Stream Processing Myths Debunked
By @kostas_tzoumas and @wints
Needless to say, we here at data Artisans spend a lot of time thinking about stream processing. Even cooler: we spend a lot of time helping others think about stream processing and how to apply streaming to data problems in their organizations.
A good first step in this process is understanding misconceptions about the modern stream processing space (and as a rapidly-changing space high in its hype cycle, there are many misconceptions worth talking about).
We’ve selected six of them to walk through in this post, and since Apache Flink® is the open-source stream processing framework that we’re most familiar with, we’ll provide examples in the context of Flink.

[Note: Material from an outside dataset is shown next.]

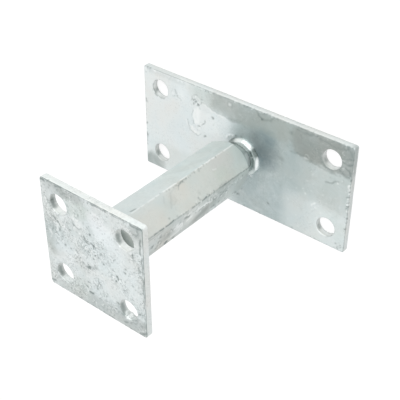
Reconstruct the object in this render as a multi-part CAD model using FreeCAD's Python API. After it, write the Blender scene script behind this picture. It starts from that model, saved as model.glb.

Myth 1: There’s no streaming without batch (the Lambda Architecture)
Myth 2: Latency and Throughput: Choose One
Myth 3: Micro-batching means better throughput
Myth 4: Exactly once? Completely impossible.
Myth 5: Streaming only applies to “real-time”
Myth 6: So what? Streaming is too hard anyway.
Myth 1: There’s no streaming without batch (the Lambda Architecture)The “Lambda Architecture” was a useful and popular design pattern in the early days of Apache Storm and stream processing in general. The architecture consists of a “fast stream layer” that is augmented by a “batch layer”. The reason for these two separate layers was that stream processing in the Lambda Architecture could only compute approximate results (for example, if there was a failure, the results could not be trusted) and could handle only a relatively low volume of events.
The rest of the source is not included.